Frequently Asked Questions
How many times should we run through the ceremony at rehearsal?
Two full run-throughs is the standard and usually sufficient. The first pass gives everyone the big picture, and the second lets you polish details. A third run is only necessary if there are complex elements like multiple readings, cultural rituals, or a large wedding party that needs extra coordination. More than three and people start getting diminishing returns.
Should the couple say their real vows at the rehearsal?
No. If you are writing personal vows, save them for the ceremony so the emotional impact is genuine. At the rehearsal, the officiant should simply say 'this is where the vows will happen' and move on. If you are using traditional vows that the officiant leads, you can practice the call-and-response format with placeholder words so the rhythm feels natural without spoiling the actual moment.
What if important wedding party members cannot make the rehearsal?
It happens — work schedules, flight delays, and family obligations are real. Have someone stand in for the absent person during the rehearsal and walk them through their role when they arrive. Record a short video of the processional order on your phone to send them. Most people only need five minutes of individual coaching the morning of the wedding to feel confident about where to walk and where to stand.
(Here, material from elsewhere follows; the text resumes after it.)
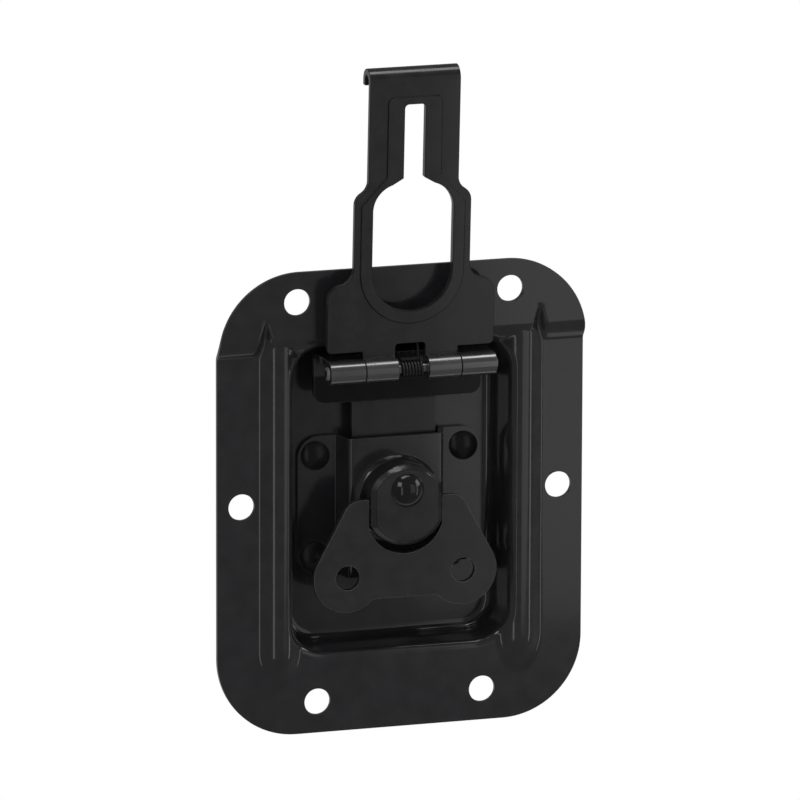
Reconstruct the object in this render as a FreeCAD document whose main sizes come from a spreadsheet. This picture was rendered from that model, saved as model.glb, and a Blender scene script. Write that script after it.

Do we need to rehearse at the actual ceremony venue?
Ideally yes, because spacing, acoustics, and sight lines are venue-specific. If the venue is unavailable, rehearse somewhere with a similar aisle length and mark positions with tape on the floor. What matters most is that the wedding party understands the order of events and their individual cues — the exact spatial layout can be adjusted with a quick five-minute orientation at the venue on the wedding day.